Third, since your sidearm is technically your backup, it should be protected so that when needed IT WORKS! While I love my Wilderness Zip Slide holster and Galco’s Yaqui Slide holster, they don’t do the greatest job of protecting the weapons from damage, loss, moisture, dirt, etc. Remember, this is TEOTWAWKI. For those who bugged OUT, you’re likely crawling through brush….not walking down a sidewalk. Crawling through brush and dirt is hard on gear, especially exposed handguns! There’s a reason a lot of the older military holsters had flaps. They were protected from weather and debris and rarely “fell out” accidently. A lot of hard molded holsters are crushed (when empty) to the point of the firearm no longer being able to be slid in when the person is done rolling around on the ground, and certain brands are known for getting debris in the release mechanism and disabling the release, thereby not allowing you to take your pistol out of the holster.
Fourth, who says you’ll be using your sidearm? What happens when you lose your sidearm (theft, misplaced, lost, confiscated, etc)? You may acquire a new sidearm, but you might not be lucky enough to get the holster for it. A holster that fits a variety of models and styles adequately may be better than the holster that fits one model perfectly.
Fifth, who says that you’ll be able to carry it for your dominant hand? Accidents happen and with accidents, come injuries. On several occasions, I’ve had to carry with my “off-hand” when my dominant hand is injured. As a result, in addition to regular “off-hand” shooting practice (both off-hand only and off-hand side with two hands), I try to maintain at least two or more left-handed holsters for some of my more common carry pistols.
Sixth, who says you’ll be the one using the sidearm and holster? While this may not affect everyone, it will certainly affect many. Not even going into the discussion of loaning a weapon to a “new” team member, or an extra handgun to a friend/member who lost theirs (again, theft, misplaced, lost, confiscated, etc), I’m talking about family! Especially the kids! While your 14 year old loves “his” .38 spl or 9mm, don’t expect that to last as they grow. Right now, my .22LR Ruger MkIII, which I purchased with my very own money, somehow no longer belongs to me. It now belongs to my daughter! In a TEOTWAWKI situation, I can easily see her returning the Ruger for something stronger, and I can guarantee that it will also be something I purchased, for me, with my very own money! Are all your family and friends all right or left handed?
Lastly, while weight and comfort are always an issue, for those who don’t already daily carry, it will be a new experience. The holster that works for a few hours hunting or at the range or target shooting, are rarely comfortable all day every day unless you’ve really done your homework.
Holsters For Consideration
While there are numerous brands and styles out there, I can only comment on ones I’ve seen and used. I’m not advocating giving up your custom leather or Kydex rigs. However, while I’m sure everyone has prepped with spares for everything, you might also consider getting a few spare holsters as well. For those on a budget, gun show discount bins, pawn shops, Craig’s list postings, etc are excellent ways to find new and used holsters FOR CHEAP!
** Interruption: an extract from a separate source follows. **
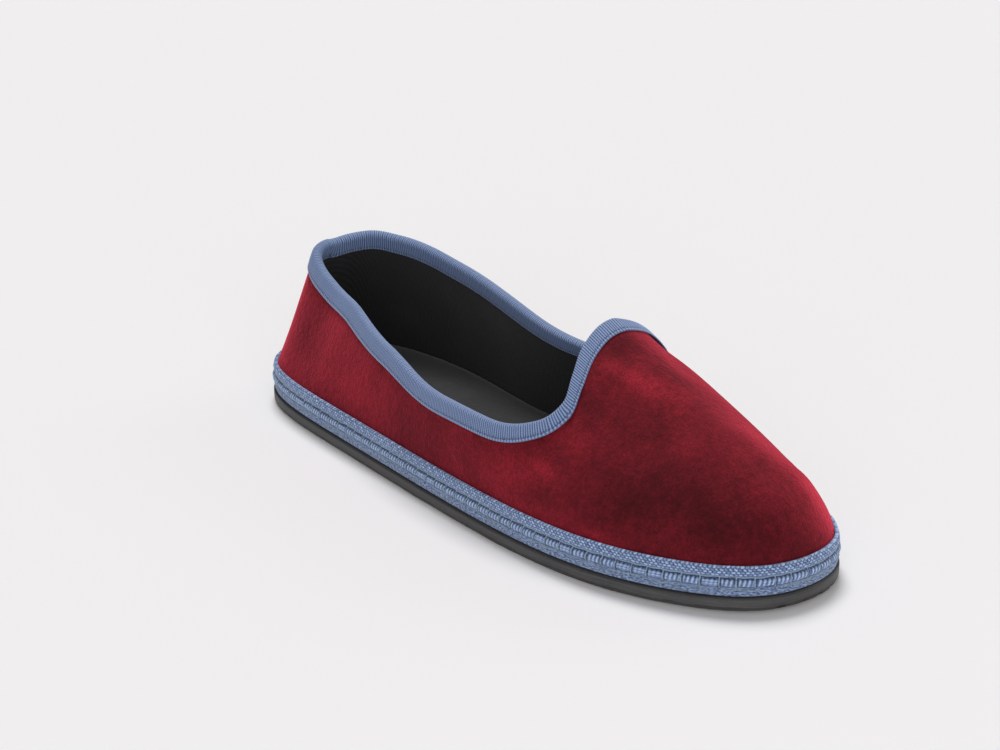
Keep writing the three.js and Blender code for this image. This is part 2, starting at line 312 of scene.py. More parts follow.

Blackhawk makes several nylon tactical thigh holsters that carry a variety of models/sizes. They are reinforced to stay open for re-holstering and will last a lifetime even under harsh conditions. One of my favorites is their “Special Operations Holster” with the protective flap, perfect for protecting the weapon when rolling around, while allowing easy access. The flap can also be fastened out of the way when necessary while still securing the pistol with a thumb break.
If you like the old military leather flap holsters, originals and reproductions will fit many of the current stock of sidearms. Just make sure that you care for and maintain the leather. Bianchi offers a nylon version of the leather military flap holsters.
Wilderness’s Safepacker will also completely protect a sidearm while allowing easy and fast access (with practice). In addition, the Safepacker holster is a “low-key” holster that doesn’t scream, “Hey! This guy is armed!”
The Zip Slide holster, also by The Wilderness, while it doesn’t protect the weapon very well, it is great as a backup/spare holster to stick in your pack. Extremely small and light weight, you won’t even notice it. When I take a larger holster, like the Special Operations holster, I usually throw in a Zip Slide holster in the event that I need a CCW holster (or just am tired of having something strapped to my leg all day).
Condor’s Tornado holster is a great lightweight holster. It comes in a variety of colors (including Multi-cam). Not only is it adjustable to fit a LARGE variety of pistols, it does so without the “loose slop” of many of the other “one-size-fits-all” holsters. Easily fitted to your specific sidearm, it can be also be adjusted for carrying a sidearm with, OR WITHOUT, a light/laser mounted on the weapon’s rail. It is an extremely versatile holster for a generally good price.
Lastly, because I’ve said too much already, is Safariland’s Model 567/568/569 “Custom Fit” holster. It comes as either a belt, a clip, or a paddle holster and can be adjusted for both strong side and cross draw. With just four different sizes, this holster will accommodate over 100 different kinds of handguns. More of a CCW style holster, it can cover the times when the larger holsters are excessive (those Sunday-go-to-meeting times for example).
A spare holster (and for that matter a spare rifle sling) can be worth its weight in gold! While I’m sure trading will be active during a TEOTWAWKI situation, and that numerous talented individuals will begin handcrafting products, it seems that more and more holsters are made for ONLY a specific model, and during TEOTWAWKI, the likelihood of happening to find your model holster for trade is right up there with finding free food sitting on the sidewalk. Prep now! Carry later!